The path to the final
In the expanded 2026 format the knockouts open with a Round of 32, then run through the Round of 16, the quarter-finals, the semi-finals and the final. There is also a third-place play-off between the two losing semi-finalists. A team that reaches the final from the Round of 32 will have played eight matches in total — a brutal test of squad depth as much as quality.
No second leg
Unlike club competitions such as the Champions League, World Cup knockout ties are single matches. There is no home-and-away aggregate and no away-goals cushion.
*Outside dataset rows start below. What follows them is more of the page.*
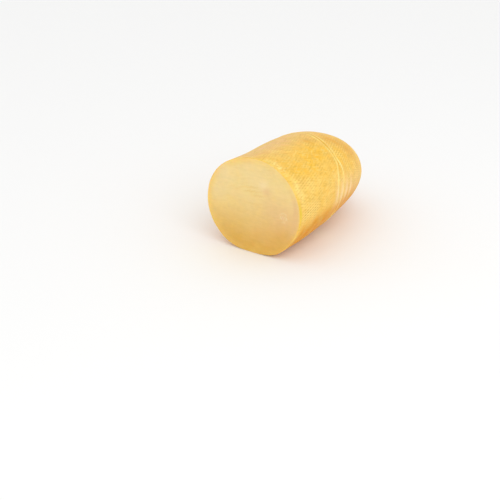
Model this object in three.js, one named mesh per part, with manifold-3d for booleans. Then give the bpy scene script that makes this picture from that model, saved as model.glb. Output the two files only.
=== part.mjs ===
// A provolone log, cut across and lying on its side: one solid of cheese with its rind.
// The log runs along +Y, from the flat cut face to the domed far end. +X is to the right as seen
// from the cut face and +Z is up. Lengths are millimetres, and angles round the section start at
// +X and turn towards +Z. The origin is on the ground, under the middle of the log's box.

import * as THREE from 'three';
import { ParametricGeometry } from 'three/addons/geometries/ParametricGeometry.js';
import { mergeVertices } from 'three/addons/utils/BufferGeometryUtils.js';
import Module from 'manifold-3d';

const { degToRad, lerp } = THREE.MathUtils;

// Overall form
const LENGTH = 194; // cut face to the tip of the dome
const HALF_WIDTH = 58.4; // at the cut face
const HALF_HEIGHT = 59.7; // at the cut face, before the underside settles
const FAR_WIDTH_SHARE = 1.02; // the log slumps a little wider towards the far end
const FAR_HEIGHT_SHARE = 0.92; // and lower
const SIDE_BOW = 5.8; // how far the middle bows to the right

// The domed far end: a bluntness of 2 is an ellipse, and more is squarer
const DOME_SHARE = 0.6; // share of the length that rounds off
const DOME_BLUNTNESS_FROM_ABOVE = 3;
const DOME_BLUNTNESS_FROM_SIDE = 2.2;
const TIP_HEIGHT_SHARE = 0.46; // of the log's full height

// The underside, pressed flat by the log's own weight
const SETTLE_DEPTH = 5;
const SETTLE_EASE = 2; // height over which the flat eases into the round side

// The cut: a slightly rounded rim, and a face where the knife wandered
const RIM_RADIUS = 1.2;
const CUT_WANDER = 0.35; // height of the knife's waves
const CUT_WAVE_UP = 46; // distance from wave to wave, up the face
const CUT_WAVE_ACROSS = 71;
const CUT_WANDER_REACH = 30; // how far along the rind the rim's wander dies out

// A small flake torn out of the cut face: its place on the face and its half sizes
const FLAKE = { x: 38.5, z: 52.5, halfWidth: 4.2, depth: 0.8, halfHeight: 4.8 };

// Gentle lumps: waves round the section and along the log, height, and phase in degrees
const SWELLS = [
  { round: 2, along: 0, height: 1, phase: 56 },
  { round: 3, along: 0, height: 1, phase: -30 },
  { round: 4, along: 1.6, height: 0.22, phase: 40 },
  { round: 5, along: -2.3, height: 0.18, phase: 110 },
  { round: 7, along: 3.1, height: 0.12, phase: 200 },
];

// The mark that a doubled hanging string has pressed into the rind: a groove with a lip on both
// sides, in a slightly slanting ring round the log
const MARK_ALONG = 99.3; // mean distance from the cut face
const MARK_SLANT_SIDEWAYS = -13.6; // added at the right, taken off at the left
const MARK_SLANT_UPWARDS = 9; // added at the top, taken off at the underside
const MARK_REACH = 5; // half the width that the mark takes up
const GROOVE = { offset: 0, height: -0.7, width: 1.3 };
const LIPS = [
  { offset: -3, height: 0.45, width: 1.2 },
  { offset: 3, height: 0.35, width: 1.2 },
];

// Soft wrinkles that run beside the mark on both sides, low on the log's right
const WRINKLE_PITCH = 6;
const WRINKLE_HEIGHT = 0.22;
const WRINKLE_REACH = 17; // from the mark's middle
const WRINKLE_ANGLE = degToRad(6);
const WRINKLE_SPREAD = degToRad(26);

// How finely the surface is divided
const SEGMENTS = 84;
const FACE_RINGS = 7;
const RIM_RINGS = 3;
const FRONT_RINGS = 12;
const WRINKLE_RINGS = 9;
const MARK_RINGS = 11;
const DOME_RINGS = 17;
const FLAKE_SEGMENTS = 12;
const MERGE_DISTANCE = 1e-4;

const RIND_YELLOW = 0xf3bf62;
const RIND_ROUGHNESS = 0.55;

const QUARTER_TURN = Math.PI / 2;
const FULL_TURN = 2 * Math.PI;

// A smooth hump of the given height, centred on an offset and about its width to each side.
function hump({ offset, height, width }, distance) {
  const spread = (distance - offset) / width;
  return height * Math.exp(-spread * spread);
}

// How far along the log the string's groove runs at an angle round the section.
function markAlong(angle) {
  return MARK_ALONG + MARK_SLANT_SIDEWAYS * Math.cos(angle) + MARK_SLANT_UPWARDS * Math.sin(angle);
}

function swellHeight(along, angle) {
  const travelled = FULL_TURN * (along / LENGTH);
  return SWELLS.reduce((sum, swell) => {
    const wave = swell.round * angle + swell.along * travelled + degToRad(swell.phase);
    return sum + swell.height * Math.sin(wave);
  }, 0);
}

function wrinkleHeight(distance, angle) {
  const beside = Math.abs(distance) - MARK_REACH;
  const width = WRINKLE_REACH - MARK_REACH;
  if (beside < 0 || beside > width) return 0;
  const turn = Math.atan2(Math.sin(angle - WRINKLE_ANGLE), Math.cos(angle - WRINKLE_ANGLE));
  const nearness = hump({ offset: 0, height: 1, width: WRINKLE_SPREAD }, turn);
  const fade = Math.sin((Math.PI * beside) / width);
  const wave = -Math.cos((FULL_TURN * beside) / WRINKLE_PITCH);
  return WRINKLE_HEIGHT * nearness * fade * wave;
}

function reliefHeight(along, angle) {
  const distance = along - markAlong(angle);
  const mark = [GROOVE, ...LIPS].reduce((sum, shape) => sum + hump(shape, distance), 0);
  return mark + wrinkleHeight(distance, angle);
}

// How much of the full section is left where the dome has rounded it off.
function domeScale(along, bluntness) {
  const start = LENGTH * (1 - DOME_SHARE);
  const progress = Math.max(0, (along - start) / (LENGTH - start));
  return Math.max(0, 1 - progress ** bluntness) ** (1 / bluntness);
}

// Heights below the ground are brought up to it, with a short curve into what stays above.
function settle(height) {
  if (height > SETTLE_EASE) return height;
  if (height < -SETTLE_EASE) return 0;
  return (height + SETTLE_EASE) ** 2 / (4 * SETTLE_EASE);
}

function cutWander(x, z) {
  const up = Math.sin((FULL_TURN * z) / CUT_WAVE_UP);
  const across = Math.cos((FULL_TURN * x) / CUT_WAVE_ACROSS);
  return (CUT_WANDER * (up + across)) / 2;
}

// The rind's surface at a distance along the log and an angle round its section.
function rindPoint(along, angle) {
  const travelled = along / LENGTH;
  const wide = lerp(1, FAR_WIDTH_SHARE, travelled);
  const high = lerp(1, FAR_HEIGHT_SHARE, travelled);
  const lumps = swellHeight(along, angle) + reliefHeight(along, angle);
  const across = (HALF_WIDTH + lumps) * wide * Math.cos(angle);
  const above = (HALF_HEIGHT + lumps) * high * Math.sin(angle);
  const middle = HALF_HEIGHT * high - SETTLE_DEPTH;
  const tip = 2 * HALF_HEIGHT * high * TIP_HEIGHT_SHARE - SETTLE_DEPTH;
  const bow = SIDE_BOW * 4 * travelled * (1 - travelled);
  const x = across * domeScale(along, DOME_BLUNTNESS_FROM_ABOVE) + bow;
  const z = settle(lerp(tip, middle + above, domeScale(along, DOME_BLUNTNESS_FROM_SIDE)));
  return new THREE.Vector3(x, along, z);
}

// The rings that the surface is drawn through, from the middle of the cut face to the dome's tip.
// share is the part of the way out from the log's middle line, and along gives each ring's course.
function makeRings() {
  const rings = [];
  const rimShare = RIM_RADIUS / HALF_WIDTH;
  for (let i = 0; i < FACE_RINGS; i += 1) {
    rings.push({ share: ((1 - rimShare) * i) / FACE_RINGS, along: () => 0 });
  }
  for (let i = 0; i <= RIM_RINGS; i += 1) {
    const turn = (QUARTER_TURN * i) / RIM_RINGS;
    const share = 1 - rimShare * (1 - Math.sin(turn));
    rings.push({ share, along: () => RIM_RADIUS * (1 - Math.cos(turn)) });
  }
  const stretch = (count, from, to, ease) => {
    for (let i = 1; i <= count; i += 1) {
      const step = ease(i / count);
      rings.push({ share: 1, along: (angle) => lerp(from(angle), to(angle), step) });
    }
  };
  const even = (step) => step;
  const closing = (step) => Math.sin(QUARTER_TURN * step);
  const wrinkleStart = (angle) => markAlong(angle) - WRINKLE_REACH;
  const markStart = (angle) => markAlong(angle) - MARK_REACH;
  const markEnd = (angle) => markAlong(angle) + MARK_REACH;
  const wrinkleEnd = (angle) => markAlong(angle) + WRINKLE_REACH;
  stretch(FRONT_RINGS, () => RIM_RADIUS, wrinkleStart, even);
  stretch(WRINKLE_RINGS, wrinkleStart, markStart, even);
  stretch(MARK_RINGS, markStart, markEnd, even);
  stretch(WRINKLE_RINGS, markEnd, wrinkleEnd, even);
  stretch(DOME_RINGS, wrinkleEnd, () => LENGTH, closing);
  return rings;
}

// A closed skin through all the rings, with the seam and both poles merged.
function makeSkin() {
  const rings = makeRings();
  const faceMiddle = new THREE.Vector3(0, 0, HALF_HEIGHT - SETTLE_DEPTH);
  const surface = (u, v, target) => {
    const ring = rings[Math.round(u * (rings.length - 1))];
    const angle = (FULL_TURN * (Math.round(v * SEGMENTS) % SEGMENTS)) / SEGMENTS;
    const along = ring.along(angle);
    const rind = rindPoint(along, angle);
    target.lerpVectors(faceMiddle, rind, ring.share);
    const fade = Math.max(0, 1 - along / CUT_WANDER_REACH);
    target.y = along + cutWander(target.x, target.z) * fade;
  };
  const grid = new ParametricGeometry(surface, rings.length - 1, SEGMENTS);
  grid.deleteAttribute('normal');
  grid.deleteAttribute('uv');
  const merged = mergeVertices(grid, MERGE_DISTANCE);
  merged.setIndex(withoutCollapsedTriangles(merged.index.array));
  return merged;
}

function withoutCollapsedTriangles(indices) {
  const kept = [];
  for (let i = 0; i < indices.length; i += 3) {
    const [a, b, c] = indices.slice(i, i + 3);
    if (a !== b && b !== c && c !== a) kept.push(a, b, c);
  }
  return kept;
}

function makeFlake() {
  const flake = new THREE.SphereGeometry(1, FLAKE_SEGMENTS, FLAKE_SEGMENTS / 2);
  flake.deleteAttribute('normal');
  flake.deleteAttribute('uv');
  flake.scale(FLAKE.halfWidth, FLAKE.depth, FLAKE.halfHeight);
  flake.translate(FLAKE.x, 0, FLAKE.z);
  return mergeVertices(flake, MERGE_DISTANCE);
}

function toSolid(wasm, geometry) {
  const vertProperties = new Float32Array(geometry.attributes.position.array);
  const triVerts = new Uint32Array(geometry.index.array);
  return new wasm.Manifold(new wasm.Mesh({ numProp: 3, vertProperties, triVerts }));
}

function toGeometry(solid) {
  const mesh = solid.getMesh();
  const geometry = new THREE.BufferGeometry();
  geometry.setAttribute('position', new THREE.BufferAttribute(mesh.vertProperties, 3));
  geometry.setIndex(new THREE.BufferAttribute(mesh.triVerts, 1));
  return geometry;
}

// Moves the origin to the ground under the middle of the geometry's box.
function standOnOrigin(geometry) {
  geometry.computeBoundingBox();
  const { min, max } = geometry.boundingBox;
  geometry.translate(-(min.x + max.x) / 2, -(min.y + max.y) / 2, -min.z);
}

function makeCheese(wasm) {
  const log = toSolid(wasm, makeSkin());
  const flake = toSolid(wasm, makeFlake());
  const geometry = toGeometry(log.subtract(flake));
  standOnOrigin(geometry);
  geometry.computeVertexNormals();
  const material = new THREE.MeshStandardMaterial({
    color: RIND_YELLOW,
    roughness: RIND_ROUGHNESS,
    metalness: 0,
  });
  const cheese = new THREE.Mesh(geometry, material);
  cheese.name = 'cheese_log';
  return cheese;
}

const wasm = await Module();
wasm.setup();

const provolone = new THREE.Group();
provolone.add(makeCheese(wasm));

export default provolone;
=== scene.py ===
"""A provolone log with one end cut flat, lying on its side on a pale floor.

The log lies along Y, with the cut end towards -Y and the domed end towards +Y, and Z is up. Angles
round its section start at +X and turn towards +Z. Settings are metres, and MM turns millimetres
into them.
"""

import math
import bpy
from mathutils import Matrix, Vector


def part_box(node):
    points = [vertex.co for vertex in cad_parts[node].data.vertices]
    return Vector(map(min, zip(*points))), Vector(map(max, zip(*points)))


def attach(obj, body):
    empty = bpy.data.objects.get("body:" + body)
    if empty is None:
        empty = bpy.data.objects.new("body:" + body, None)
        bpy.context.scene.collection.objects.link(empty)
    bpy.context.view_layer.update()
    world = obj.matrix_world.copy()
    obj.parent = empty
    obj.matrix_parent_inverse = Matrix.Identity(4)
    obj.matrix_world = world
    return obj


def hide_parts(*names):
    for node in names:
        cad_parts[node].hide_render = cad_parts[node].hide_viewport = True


bl_info = {
    "name": "Provolone Log",
    "version": (1, 0, 0),
    "blender": (4, 5, 0),
    "location": "View3D > Sidebar > Cheese",
    "description": "Models a cut provolone log with the marks of its net and string in the rind",
    "category": "Add Mesh",
}

from collections import namedtuple

import bpy
import numpy as np
from mathutils import Matrix, Vector

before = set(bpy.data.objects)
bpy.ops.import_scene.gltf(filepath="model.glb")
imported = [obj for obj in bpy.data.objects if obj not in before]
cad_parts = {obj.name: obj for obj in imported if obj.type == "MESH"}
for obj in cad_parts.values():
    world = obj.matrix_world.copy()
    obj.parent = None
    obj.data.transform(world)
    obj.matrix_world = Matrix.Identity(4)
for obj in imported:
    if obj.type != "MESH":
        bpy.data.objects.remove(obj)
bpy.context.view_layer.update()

MM = 0.001
FULL_TURN = 2 * math.pi

LOG_NODE = "cheese_log"
LOG_BODY = "root"
LOG_PIECE = "provolone_log"

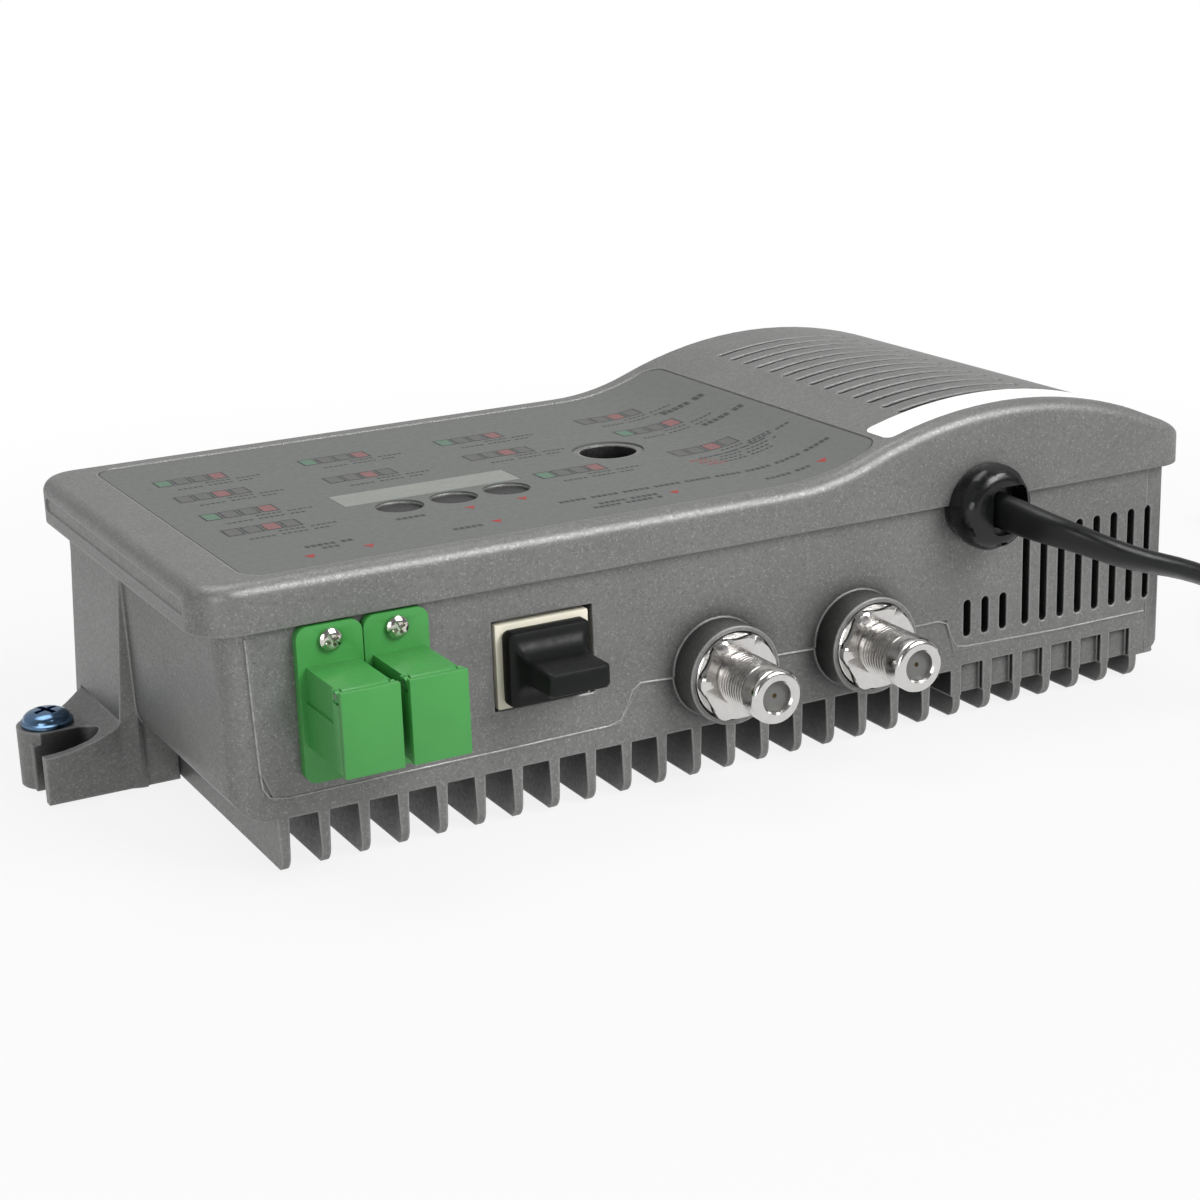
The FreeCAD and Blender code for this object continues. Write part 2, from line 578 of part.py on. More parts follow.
    # Openings in the front wall
    seats = cast.sketch("coax_seats", "XZ_Plane", "coax_boss_reach")
    bores = cast.sketch("coax_bores", "XZ_Plane", "coax_boss_reach")
    for across in ("coax_first", "coax_second"):
        circle(seats, across, "coax_level", "coax_seat")
        circle(bores, across, "coax_level", "coax_thread + 0.3")
    cast.pocket("coax_seats", seats, "coax_seat_depth")
    cast.pocket("coax_bores", bores, "coax_boss_reach + wall + 1")
    ports = cast.sketch("ports", "XZ_Plane", "wall_boss_depth")
    rect(ports, "jack_across - jack_cut_wide / 2", "jack_cut_low", "jack_cut_wide",
         "jack_cut_high - jack_cut_low")
    rect(ports, "adapter_first - adapter_wide / 2 - 0.4", "adapter_level - adapter_tall / 2 - 0.4",
         "adapter_pitch + adapter_wide + 0.8", "adapter_tall + 0.8")
    cast.pocket("ports", ports, "wall_boss_depth + wall + 0.5")
    pilots = cast.sketch("adapter_holes", "XZ_Plane", "wall_boss_depth")
    for index in range(2):
        circle(pilots, "adapter_first + %d * adapter_pitch" % index, "adapter_level + adapter_screw_rise",
               "adapter_screw + 0.1")
    cast.pocket("adapter_holes", pilots, "wall_boss_depth + wall + 0.5")
    mouth = cast.sketch("cord_mouth", "XZ_Plane", "wall_boss_depth")
    circle(mouth, "bushing_across", "bushing_level", "bushing_hole")
    cast.pocket("cord_mouth", mouth, "wall_boss_depth + wall + 0.5")
    for kind in ("small", "tall"):
        vent = cast.sketch(kind + "_vent", "XZ_Plane", "wall_boss_depth")
        outline(vent, upright_slot(SIZES[kind + "_vent_first"], size.vent_bottom,
                                   SIZES[kind + "_vent_top"], size.vent_width))
        slot = cast.pocket(kind + "_vent", vent, "wall_boss_depth + wall + 0.5")
        cast.row(kind + "_vents", slot, kind + "_vent_count", kind + "_vent_pitch")
        doc.recompute()
    keep("base_casting", cast.body)


def top_prism(name, path, start, length):
    """A side outline of the lid, swept along Y."""
    sketch = doc.addObject("Sketcher::SketchObject", name + "_sketch")
    outline(sketch, path)
    sketch.Placement = FreeCAD.Placement(V(0, 0, 0), FreeCAD.Rotation(V(1, 0, 0), 90))
    sketch.setExpression("Placement.Base.y", bind(start))
    solid = doc.addObject("Part::Extrusion", name)
    solid.Base = sketch
    solid.DirMode = "Custom"
    solid.Dir = V(0, 1, 0)
    solid.setExpression("LengthFwd", bind(length))
    solid.Solid = True
    return solid


def plan_prism(name, path, start, length):
    """A plan outline, swept upwards."""
    sketch = doc.addObject("Sketcher::SketchObject", name + "_sketch")
    outline(sketch, path)
    sketch.setExpression("Placement.Base.z", bind(start))
    solid = doc.addObject("Part::Extrusion", name)
    solid.Base = sketch
    solid.DirMode = "Custom"
    solid.Dir = V(0, 0, 1)
    solid.setExpression("LengthFwd", bind(length))
    solid.Solid = True
    return solid


def film_plan(grow=0.0):
    return round_rect(size.film_left - grow, size.film_front - grow, size.film_right + grow,
                      size.film_back + grow, size.film_corner + grow)


def lid_casting():
    cast = Casting("lid_body")
    left, right = size.lid_left, size.lid_right
    side = cast.sketch("side", "XZ_Plane", "-lid_back")
    outline(side, under_top(0, left, right, size.rim_level))
    cast.pad("block", side, "lid_back - lid_front")

    def upright_corner(edge):
        box_of = edge.BoundBox
        return box_of.XLength < 0.01 and box_of.YLength < 0.01 and box_of.ZMin < size.rim_level + 0.01

    def on_top(edge):
        box_of = edge.BoundBox
        return box_of.ZMin > size.rim_level + 1.0 and not (box_of.YLength > 60 and box_of.XLength < 0.01
                                                           and left + 1 < box_of.XMin < right - 1)

    cast.round("corners", upright_corner, "lid_corner")
    cast.round("top_edge", on_top, "lid_edge")

    # Hollow inside, over both bays
    hollow = cast.sketch("hollow", "XZ_Plane", "-wall")
    outline(hollow, under_top(size.lid_wall, size.base_left + size.wall, size.base_right - size.wall,
                              size.rim_level - OVER))
    cast.pocket("hollow", hollow, "base_depth - 2 * wall")

    # Shallow groove along the left side
    groove = cast.sketch("groove", "YZ_Plane", "lid_left")
    r = (size.side_groove_high - size.side_groove_low) / 2
    mid = (size.side_groove_high + size.side_groove_low) / 2
    near, far = size.lid_front + size.lid_corner + r, size.lid_back - size.lid_corner - r
    outline(groove, [(near, mid - r), (far, mid - r), ((far + r, mid), (far, mid + r)),
                     (near, mid + r), ((near - r, mid), (near, mid - r))])
    cast.pocket("groove", groove, "side_groove_depth", True)

    # Screw well, button holes, window and cord mouth
    well = cast.sketch("well", "XY_Plane", "well_floor - well_wall")
    circle(well, "well_across", "well_along", "well_width + 2 * well_wall")
    cast.pad("well", well, "lid_level - lid_wall / 2 - well_floor + well_wall")
    bore = cast.sketch("well_bore", "XY_Plane", "lid_level")
    circle(bore, "well_across", "well_along", "well_width")
    cast.pocket("well_bore", bore, "lid_level - well_floor")
    bore = cast.sketch("well_hole", "XY_Plane", "well_floor")
    circle(bore, "well_across", "well_along", "lid_screw + 0.6")
    cast.pocket("well_hole", bore, "well_wall + 0.5")
    holes = cast.sketch("button_hole", "XY_Plane", "lid_level")
    circle(holes, "button_first", "button_along", "button_hole")
    hole = cast.pocket("button_hole", holes, "lid_wall + 0.5")
    cast.row("button_holes", hole, "3", "button_pitch")
    doc.recompute()
    window = cast.sketch("window", "XY_Plane", "lid_level")
    rect(window, "window_left", "window_front", "window_right - window_left", "window_back - window_front")
    cast.pocket("window", window, "lid_wall + 0.5")
    mouth = cast.sketch("cord_mouth", "XZ_Plane", "-lid_front")
    circle(mouth, "bushing_across", "bushing_level", "bushing_hole")
    cast.pocket("cord_mouth", mouth, "wall - lid_front + 0.5")

    # Row of slots over the power supply
    slots = cast.sketch("vent", "XY_Plane", "hump_crest_level + 1")
    r = size.lid_slot_width / 2
    a, b = size.lid_slot_left + r, size.lid_slot_right - r
    y = size.lid_slot_first
    outline(slots, [(a, y - r), (b, y - r), ((b + r, y), (b, y + r)), (a, y + r), ((a - r, y), (a, y - r))])
    slot = cast.pocket("vent", slots, "10.0")
    cast.row("vents", slot, "lid_slot_count", "lid_slot_pitch", "V_Axis")
    doc.recompute()

    # Sunk field that takes the overlay film
    depth = size.film_sunk + size.film_thick + size.skin_gap
    plan = plan_prism("film_recess_plan", film_plan(0.3), "lid_level - 2", "hump_crest_level - lid_level + 3")
    side = top_prism("film_recess_side", band(-OVER, OVER + depth, size.film_left - 2, size.film_right + 2),
                     "film_front - 2", "film_back - film_front + 4")
    sunk = common("film_recess", plan, side)
    keep("lid_casting", cut("lid_casting_cut", cast.body, [sunk]))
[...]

Everything rests on one performance, which removes the safety net a first leg provides and rewards teams that can produce on the day, in a single ninety minutes.
Extra time and penalties
If a knockout match is level after ninety minutes, it goes to two fifteen-minute halves of extra time. If still level, it is decided by a penalty shootout. The shootout is the World Cup's great equaliser: it has ended the runs of favourites and crowned underdogs, and it turns goalkeepers into national heroes. Tactically, the threat of extra time shapes how managers use substitutions and manage fitness across the bracket.
Why it feels different
Single-elimination football compresses a career's worth of pressure into individual moments. A misplaced pass, a saved penalty or a single piece of brilliance can define a tournament. That is why knockout matches are remembered long after the scorelines fade — the format guarantees that someone's journey ends every single game, and the stakes never stop rising until one team is left standing.